Suicide Blast Kills Dozens At Iraq Funeral
A suicide bomber struck the funeral of two anti-al Qaeda Sunni tribesmen in a town north of Baghdad on Thursday, killing at least 50 people, police said.
The blast was the latest this week to break a period of relative calm in Sunni areas, raising concerns that Sunni insurgents are reorganizing.
Over the past months, violence has dropped with the increase in U.S. troops and the growth of so-called Awakening Councils, groups of Sunni tribesmen who have joined American forces in fighting al Qaeda-linked militants.
The suicide bomber detonated his explosives in the town of Albu Mohammed, about 90 miles north of Baghdad, during the funeral of two brothers who belonged to the local Awakening Council who were slain a day earlier, police in the nearby city of Kirkuk said.
At least 50 people were killed and 20 were wounded in the blast, the police officials said, speaking on condition of anonymity because they are not authorized to talk to the media. The blast was the deadliest attack since March 6, when a bombing in central Baghdad killed 68.
Thursday's attack came on the heels of a string of suicide attacks on Tuesday that killed 60 people in four major cities in central and northern Iraq.
The attack came a day after Prime Minister Nouri al-Maliki voiced optimism that his government would conquer al Qaeda in Iraq. "We are today more confident than any time before that we are close to the point where we can declare victory against al Qaeda... and its allies," he said in an address to the European Parliament in Brussels, Belgium.
Dozens of Iraqis have been killed this week by bomb blasts. Just one day before al-Maliki's bold comments, nearly 60 people died in a series of blasts in four cities in northern and central Iraq. Those attacks were blamed on al Qaeda.
The deadly bombings struck directly at U.S. claims that the Sunni insurgency is waning and being replaced by Shiite militia violence as a major threat.
The U.S. military has touted the relative calm in Sunni areas as a major success of the troop surge and the strategy of encouraging Awakening Councils and other Sunnis - some former insurgents - to turn against al Qaeda.
U.S. military spokesman Maj. Gen. Kevin Bergner said Wednesday that despite this week's stepped-up violence, the overall situation in Iraq has markedly improved over the past year.
"We have said all along that there will be variants in which we will see al Qaeda and other groups seek to reassert themselves," Bergner said.
But the new Sunni violence comes as fighting has increased between U.S.-Iraqi forces and Shiite militiamen, particularly members of anti-U.S. cleric Muqtada al-Sadr's Mahdi Army.
In other developments:

On Wednesday, the Iraqi government said it was replacing two senior military commanders overseeing operations in Basra, Iraq's second-largest city.

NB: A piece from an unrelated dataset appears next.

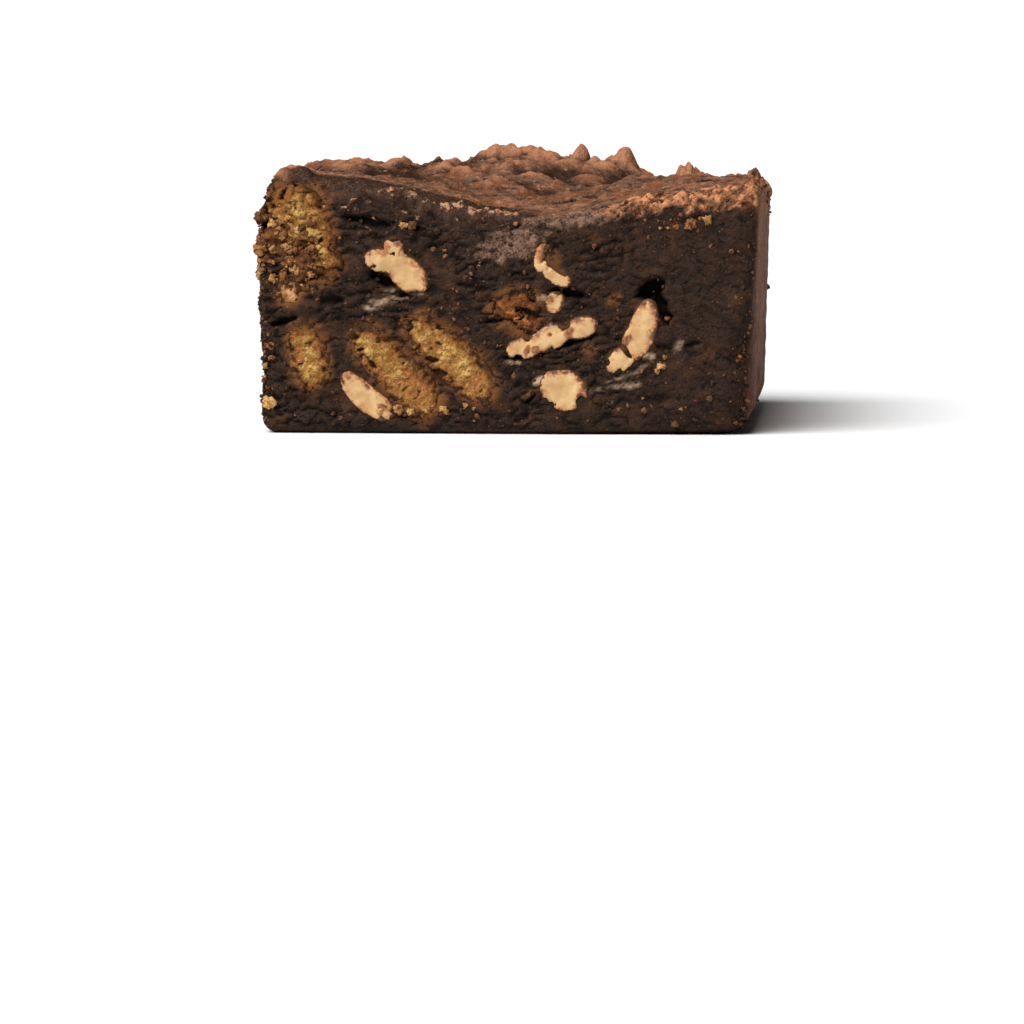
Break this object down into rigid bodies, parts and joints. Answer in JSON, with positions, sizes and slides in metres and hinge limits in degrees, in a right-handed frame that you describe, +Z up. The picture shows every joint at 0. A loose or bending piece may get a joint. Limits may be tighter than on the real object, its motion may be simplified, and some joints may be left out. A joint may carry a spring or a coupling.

Officials insisted the two - security army commander Lt. Gen. Mohan al-Fireji and police chief Maj. Gen. Abdul-Jalil Khalaf - had not been fired but were being reassigned to positions in Baghdad after their assignments ended.
The two Iraqi officers will be replaced by new security commander Maj. Gen. Mohammed Jawad Huwaidi and new police chief is Maj. Gen. Adil Daham, officials said.
U.S. officials have praised al-Maliki for the determination he showed in confronting the militias, but they have also said the Basra operation was hastily arranged and badly executed. Critics said it highlighted the Iraqi army's poor leadership and the low morale among its rank and file after some 1,000 troops deserted or refused to fight in Basra.